The Center at Rush University Will Be Directed By Dr. Elizabeth Berry-Kravis
MIAMI, Dec. 3, 2022 /PRNewswire/ -- The Foundation for Angelman Syndrome Therapeutics (FAST) announced today a $5 million gift to establish the new clinical trial and translational research effort for rare neurodevelopmental disorders, a first-of-its-kind flagship center to be directed by Dr. Elizabeth Berry-Kravis. Named the Rush F.A.S.T. Center for Translational Research, it will be the global headquarters for training individuals in how to run neurogenetic clinical trials and deliver innovative interventional therapies that require novel delivery methods and specialized care.
Many of the doctors working on neurogenetic disorders are running excellent general and specialized care clinics for specific subsets of disorders, but are not trained in the intricacies of setting up, running, and reporting on clinical trials—which means the absence of specific training to expeditiously execute trials is significantly limiting trial enrollment capabilities.
"This is the dawn of a new era. Today there are over 25 therapeutic programs in the development pipeline for Angelman syndrome, with a majority robustly funded by FAST," said Dr. Allyson Berent, chief science officer at FAST. "We are at a turning point, where we are ready for many of these programs to reach human patients for early stage first-in-human clinical trials, but most hospital centers don't have the bandwidth to keep up with this exploding need."
To answer this need, the new center—under the leadership of Dr. Berry-Kravis, who has been leading clinical trials for over 20 years—will be the first organized training program for individuals focusing on clinical trial execution and novel drug delivery for rare neurogenetic disorders. By establishing a formal fellowship program for both national and international candidates, physicians will be trained in: understanding the steps it takes to onboard a prospective clinical trial; the regulatory hurdles required to get through contracts and ethics approvals; challenges in setting up infrastructure for patient testing, and putting together the specialized clinical teams required for these trials (e.g. anesthesia, trial coordinators, trained neuropsychologists, neurologists/epileptologists, neurosurgeons, and any other specialists relevant to a specific trial), and more. In addition, this program will support the infrastructure and buildout needed to create a state-of-the-art facility at Rush, with clinical trial space built around the needs of this unique patient population.
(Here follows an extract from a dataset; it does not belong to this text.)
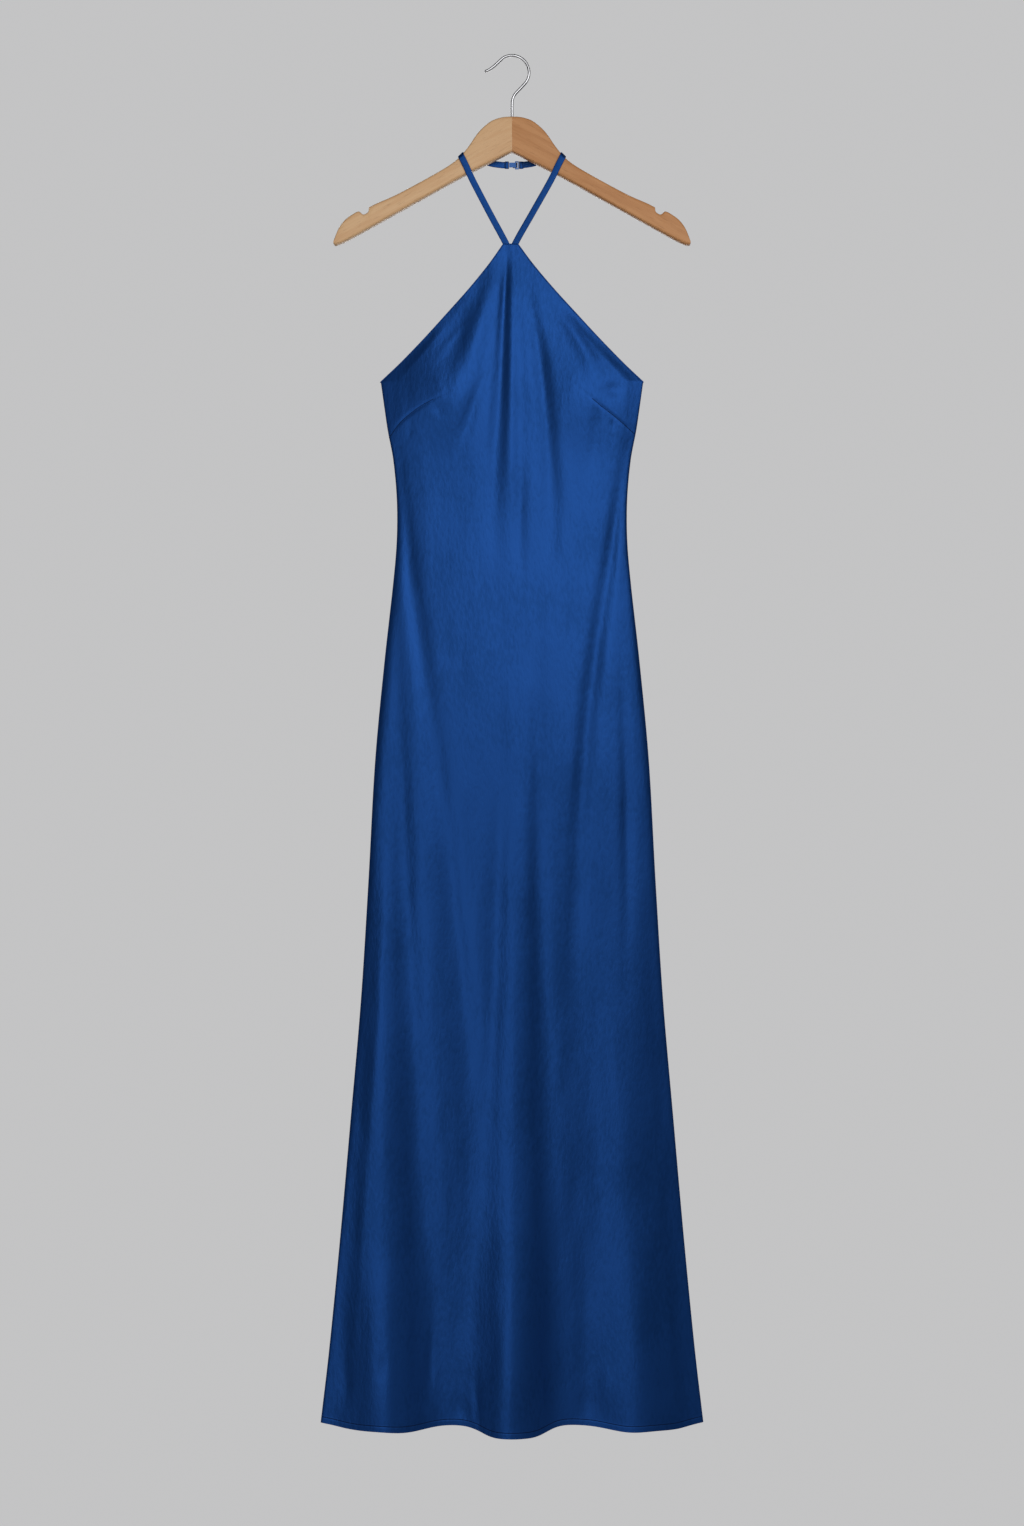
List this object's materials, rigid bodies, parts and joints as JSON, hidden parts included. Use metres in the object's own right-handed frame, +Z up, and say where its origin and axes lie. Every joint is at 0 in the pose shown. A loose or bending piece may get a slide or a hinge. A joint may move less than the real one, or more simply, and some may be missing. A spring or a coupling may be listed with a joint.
{
  "type": "halter dress on a wooden hanger",
  "caption": "Long bias-cut satin halter dress with narrow straps that fasten at the nape, hanging open and nearly flat on a shaped wooden hanger with a wire hook.",
  "frame": {"origin": "inside of the hanger hook's crown, where the rail or peg that holds it bears", "axes": "+Z up, the front of the dress faces -Y, +X is the viewer's right"},
  "size_m": [0.4782, 0.0646, 1.7185],
  "materials": {
    "satin": "smooth satin sheen",
    "wood_light": "clear satin varnish",
    "wood_dark": "clear satin varnish",
    "fastening": "dyed metal",
    "chrome": "polished"
  },
  "bodies": {
    "root": {"front_panel": "satin", "back_panel": "satin", "strap_left": "satin", "strap_right": "satin", "nape_hook": "fastening", "nape_bar": "fastening", "hanger_arm_left": "wood_light", "hanger_arm_right": "wood_dark", "hanger_hook": "chrome"}
  },
  "joints": []
}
This FAST trials center will put all these pieces under one roof as a model of how to most efficiently and effectively execute a clinical trial—enabling Dr. Berry-Kravis to formally share her expertise with others, and to help to grow the capabilities at dozens of additional centers globally. When a FAST fellow completes their training, they will be able to bring this expertise to other institutions around the world. To support this, FAST is committing to financially support the upgrading of current, and the establishment of new, clinical trial centers, to arborize this expertise to ensure the capabilities of numerous centers can meet the huge demand.
FAST fellows will have hands-on training and be integrated into the Center for a full year, focusing entirely on running clinical trials for NDDs. In addition to the fellows, the Rush F.A.S.T. Center will also train externs in shorter stints to learn about drug delivery, advance their own skill sets, and train in efficiencies to bring back to their own institutions to better deliver interventional therapeutics to more patients in the safest and most efficient ways.
"We are on the cusp of so many vital breakthroughs, which is why it is an honor to be named director of the Rush F.A.S.T. Center at such a critical time," Dr. Elizabeth Berry-Kravis. "This is going to help so many people, and I am looking forward to working with the brightest minds in the field to generate the medical breakthroughs of tomorrow."